## [Given problem]
State how many lines contain the string "this", and write nothing else.

○ ○ ○ ○ ○ ○ ○

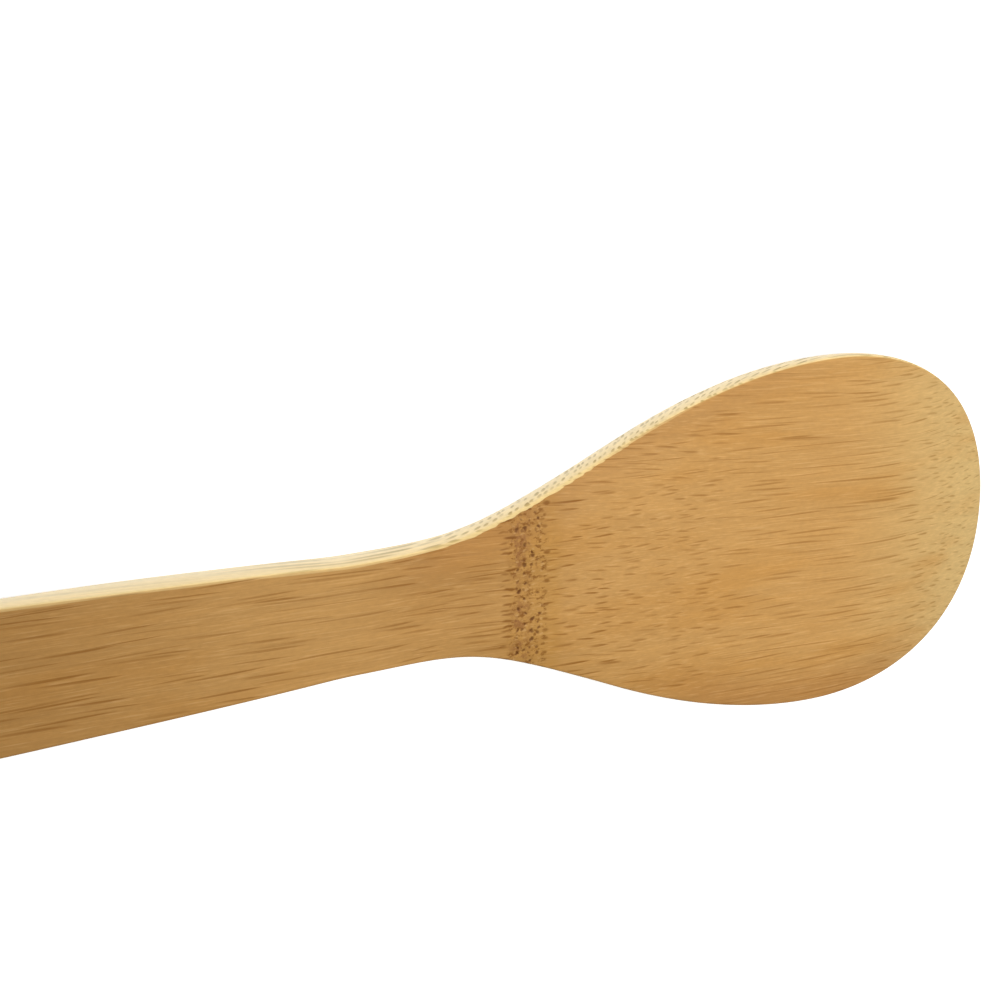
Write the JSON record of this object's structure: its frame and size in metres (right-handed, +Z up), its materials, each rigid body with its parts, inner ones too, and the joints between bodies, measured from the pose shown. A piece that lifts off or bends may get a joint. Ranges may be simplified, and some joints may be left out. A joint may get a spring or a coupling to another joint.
{
  "type": "rice paddle",
  "caption": "Flat serving paddle of one piece of bamboo, with a broad rounded blade, a narrow neck and a tapering handle.",
  "frame": {"origin": "middle of the length and width, on the surface that the paddle lies on, face up", "axes": "+X along the paddle toward the blade's tip, +Y across it, +Z up out of the face"},
  "size_m": [0.2, 0.062, 0.0055],
  "materials": {
    "bamboo": "sanded bamboo, satin, fine brown fibre lines along the length"
  },
  "bodies": {
    "root": {"paddle": "bamboo"}
  },
  "joints": []
}
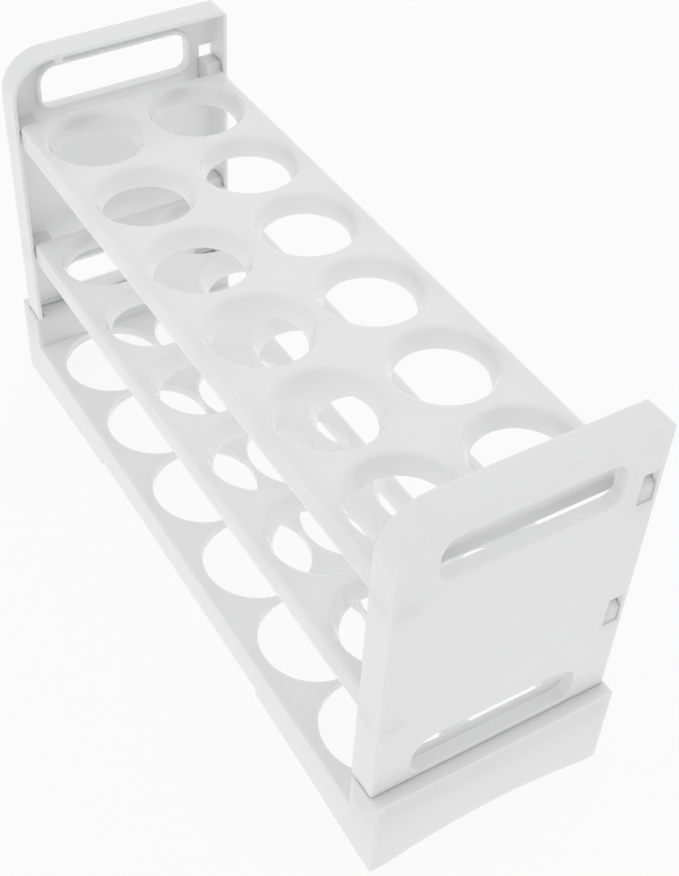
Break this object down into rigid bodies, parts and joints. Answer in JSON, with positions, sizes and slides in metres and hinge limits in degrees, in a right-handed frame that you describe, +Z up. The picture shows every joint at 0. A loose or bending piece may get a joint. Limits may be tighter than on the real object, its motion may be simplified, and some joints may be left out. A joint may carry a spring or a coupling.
{
  "type": "egg storage rack",
  "caption": "Tiered egg storage rack: shelves of funnel-shaped collars over an open base, snapped between tray-shaped end plates with handle slots.",
  "frame": {"origin": "middle of the footprint, on the surface that the rack stands on", "axes": "+X along the rack to the right end plate, +Y across it to the back, where the plates have their small corners and snap windows, +Z up"},
  "size_m": [0.336, 0.11, 0.186],
  "materials": {
    "white_plastic": "glossy, slightly milky white"
  },
  "bodies": {
    "root": {"base": "white_plastic", "middle_shelf": "white_plastic", "top_shelf": "white_plastic", "right_end_plate": "white_plastic", "left_end_plate": "white_plastic"}
  },
  "joints": []
}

○ ○ ○ ○ ○ ○ ○

## [Solved problem]
2